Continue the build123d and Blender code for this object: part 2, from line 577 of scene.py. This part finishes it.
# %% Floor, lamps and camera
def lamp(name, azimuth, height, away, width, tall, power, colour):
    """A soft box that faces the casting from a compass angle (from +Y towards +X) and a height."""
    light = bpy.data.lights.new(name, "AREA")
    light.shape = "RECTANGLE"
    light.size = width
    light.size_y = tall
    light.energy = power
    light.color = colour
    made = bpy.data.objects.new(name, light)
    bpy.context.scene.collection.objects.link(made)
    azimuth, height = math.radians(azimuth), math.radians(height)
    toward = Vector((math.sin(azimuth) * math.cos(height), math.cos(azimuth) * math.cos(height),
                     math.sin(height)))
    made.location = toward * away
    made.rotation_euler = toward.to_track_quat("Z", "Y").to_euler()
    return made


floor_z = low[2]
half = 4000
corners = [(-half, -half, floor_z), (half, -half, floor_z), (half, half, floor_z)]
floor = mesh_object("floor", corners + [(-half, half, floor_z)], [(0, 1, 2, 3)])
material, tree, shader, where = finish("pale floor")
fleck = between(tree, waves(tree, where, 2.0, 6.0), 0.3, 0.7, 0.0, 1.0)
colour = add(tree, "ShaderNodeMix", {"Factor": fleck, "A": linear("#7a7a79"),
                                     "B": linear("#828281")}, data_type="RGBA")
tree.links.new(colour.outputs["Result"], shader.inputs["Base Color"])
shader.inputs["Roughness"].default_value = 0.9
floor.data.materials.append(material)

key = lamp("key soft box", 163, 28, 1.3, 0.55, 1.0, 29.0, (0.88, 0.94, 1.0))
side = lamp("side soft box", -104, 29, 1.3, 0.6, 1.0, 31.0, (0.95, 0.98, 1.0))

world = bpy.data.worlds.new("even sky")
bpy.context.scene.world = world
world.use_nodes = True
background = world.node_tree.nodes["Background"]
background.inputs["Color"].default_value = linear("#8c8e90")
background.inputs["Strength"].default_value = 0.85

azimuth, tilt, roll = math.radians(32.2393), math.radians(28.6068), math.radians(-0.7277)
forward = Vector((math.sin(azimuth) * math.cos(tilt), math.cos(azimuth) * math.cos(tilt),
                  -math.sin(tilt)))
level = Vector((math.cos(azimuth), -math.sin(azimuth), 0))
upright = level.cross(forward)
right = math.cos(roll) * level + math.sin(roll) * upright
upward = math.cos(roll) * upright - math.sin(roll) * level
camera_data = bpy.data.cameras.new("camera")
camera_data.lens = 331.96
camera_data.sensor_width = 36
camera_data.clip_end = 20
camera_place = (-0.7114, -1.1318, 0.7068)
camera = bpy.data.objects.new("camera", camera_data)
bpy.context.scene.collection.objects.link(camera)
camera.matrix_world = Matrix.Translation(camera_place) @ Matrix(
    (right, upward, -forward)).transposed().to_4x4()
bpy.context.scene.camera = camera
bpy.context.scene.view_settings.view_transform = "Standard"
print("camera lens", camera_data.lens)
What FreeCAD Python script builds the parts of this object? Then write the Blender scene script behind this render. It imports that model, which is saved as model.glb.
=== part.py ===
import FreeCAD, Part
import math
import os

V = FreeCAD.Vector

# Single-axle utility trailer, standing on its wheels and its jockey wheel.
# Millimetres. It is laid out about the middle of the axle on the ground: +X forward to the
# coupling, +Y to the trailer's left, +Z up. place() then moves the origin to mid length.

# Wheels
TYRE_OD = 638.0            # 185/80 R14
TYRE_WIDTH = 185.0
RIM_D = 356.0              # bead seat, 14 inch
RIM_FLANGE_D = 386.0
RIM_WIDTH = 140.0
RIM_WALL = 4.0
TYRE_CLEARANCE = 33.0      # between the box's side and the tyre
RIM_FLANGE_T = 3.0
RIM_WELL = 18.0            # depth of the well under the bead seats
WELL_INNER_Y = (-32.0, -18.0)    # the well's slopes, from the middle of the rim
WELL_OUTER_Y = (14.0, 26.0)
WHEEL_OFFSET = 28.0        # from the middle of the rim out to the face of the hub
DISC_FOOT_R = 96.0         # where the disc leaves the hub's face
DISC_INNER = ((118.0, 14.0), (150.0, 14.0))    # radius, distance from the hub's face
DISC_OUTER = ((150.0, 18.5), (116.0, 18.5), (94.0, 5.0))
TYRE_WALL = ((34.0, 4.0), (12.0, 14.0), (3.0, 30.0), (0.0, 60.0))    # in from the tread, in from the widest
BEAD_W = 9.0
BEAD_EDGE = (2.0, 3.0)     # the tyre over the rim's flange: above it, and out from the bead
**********
▸ **GOAL**
Word for word, please print every line from the beginning of the records to the line bearing "return made", counting both ends and stopping there.

▸ **EXERCISE RESPONSE**
Continue the build123d and Blender code for this object: part 2, from line 577 of scene.py. This part finishes it.
# %% Floor, lamps and camera
def lamp(name, azimuth, height, away, width, tall, power, colour):
    """A soft box that faces the casting from a compass angle (from +Y towards +X) and a height."""
    light = bpy.data.lights.new(name, "AREA")
    light.shape = "RECTANGLE"
    light.size = width
    light.size_y = tall
    light.energy = power
    light.color = colour
    made = bpy.data.objects.new(name, light)
    bpy.context.scene.collection.objects.link(made)
    azimuth, height = math.radians(azimuth), math.radians(height)
    toward = Vector((math.sin(azimuth) * math.cos(height), math.cos(azimuth) * math.cos(height),
                     math.sin(height)))
    made.location = toward * away
    made.rotation_euler = toward.to_track_quat("Z", "Y").to_euler()
    return made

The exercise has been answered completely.